The CFPB has announced that its Taskforce on Federal Consumer Financial Law has released a report in two volumes [Volume I; Volume II] with recommendations on how to improve consumer protection in the financial marketplace. The Taskforce Report uses five interrelated principles that serve as the foundation for proposed systematic changes to the current legal and regulatory framework: consumer protection, information and education, competition and innovation, regulatory modernization and flexibility, and inclusion and access.

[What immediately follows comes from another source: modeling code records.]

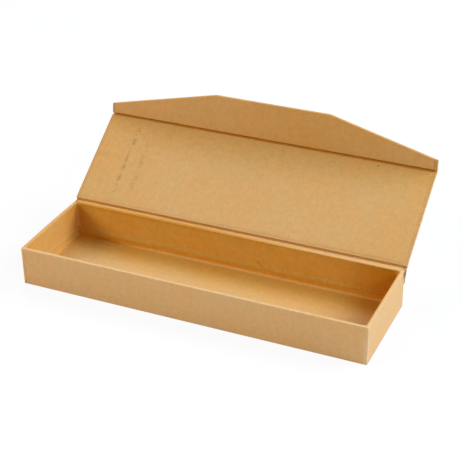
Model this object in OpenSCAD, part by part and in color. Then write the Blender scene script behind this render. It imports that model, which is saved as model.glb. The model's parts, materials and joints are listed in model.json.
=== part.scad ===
// A long brush box of paper-covered board, with a lid on a paper hinge and a flap on the lid.
// Origin: middle of the underside. X runs left to right, Y front to back, Z up.
// The box stands open: the lid leans back and the flap is turned in, as in ordinary use.

/* [Tray] */
// Outside length, left to right
tray_length = 360; // [300:1:420]
// Outside depth, front to back
tray_depth = 107; // [90:0.5:130]
// Outside height
tray_height = 40.5; // [34:0.5:60]

/* [Board and paper] */
// Thickness of the grey board in walls, lid and flap
board = 3; // [2:0.1:4]
// Thickness of the base board
base = 1.5; // [1:0.1:3]
// Thickness of the kraft paper with its glue
paper = 0.4; // [0.3:0.05:0.5]
// Thickness of the thinner paper that lines the tray
liner_paper = 0.25; // [0.2:0.05:0.3]
// Thickness of the gummed tape on the tray's corners
tape = 0.2; // [0.1:0.05:0.25]
// How far each tape reaches along a wall
tape_reach = 12; // [6:1:20]
// Outside radius of an edge that paper wraps round
edge_radius = 1.2; // [0.8:0.1:1.4]
// Outside radius of the tray's upright corners
corner_radius = 1.5; // [1:0.1:2]
// Inside radius of the rim
rim_radius = 0.8; // [0.5:0.1:0.9]
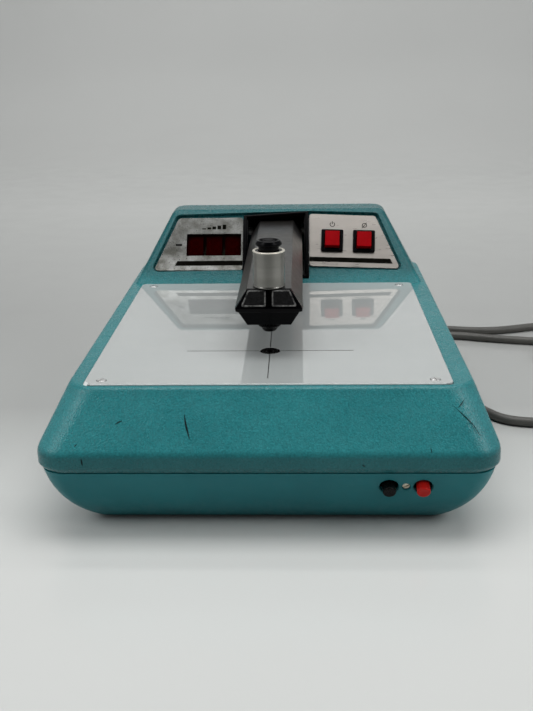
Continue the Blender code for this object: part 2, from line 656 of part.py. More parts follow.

In its report, the Taskforce makes approximately 100 recommendations to the Bureau, Congress, and state and federal regulators to strengthen consumer protection. Among the Taskforce recommendations are:

  • Authorize the Bureau to issue licenses to non-depository institutions that provide lending, money transmission, and payments services;
  • Expand access to the payment system by unbanked and underbanked consumers and ensure consistent treatment by applying the same rules to similar financial products;
  • Identify competitive barriers and make appropriate recommendations to policymakers and regulators for expanding access to the payments systems by non-bank providers;
  • Research and develop policies tailored to the unique challenges of formerly incarcerated people, and work with state and federal authorities to improve protection of this population;
  • Research and develop policies to address problems of financial inclusion in rural communities;
  • Facilitate creditor access to immigrants’ credit information prior to their arrival in the United States in order to use that information in credit decisions;
  • Research consumer reporting issues that arise in connection with a consumer’s bankruptcy;
  • Consider the benefits and costs of preempting state law where conflicts can impede the provision of valuable products and services, such as the regulation of FinTech companies engaged in money transmission;
  • Identify opportunities to coordinate regulatory efforts. For example, the Bureau and prudential regulators should eliminate overlapping examination subject areas and reconcile inconsistent examination standards that unnecessarily expend multiple resources and can cause confusion;
  • Continue to increase dialogue with state regulators to bridge knowledge gaps and streamline regulation;
  • Work with other agencies to create a unified regulatory regime for new and innovative technologies providing services similar to banks;
  • Establish independent review of the Bureau’s regulatory cost-benefit analyses by staffing an office of cost-benefit analysis at the Bureau and or by submitting its analyses to OIRA for review;
  • Evaluate any positive or negative effect on inclusion as part of the Bureau’s cost-benefit analyses as appropriate;
  • Exercise caution (a recommendation for the Bureau, Congress, and other federal and state regulators) in restricting the use of nonfinancial alternative data, which can be very useful indicators of creditworthiness.
  • Clarify the obligations of CRAs and furnishers with respect to disputes under the FCRA;
  • Assess periodically the accuracy and completeness of consumer credit reports.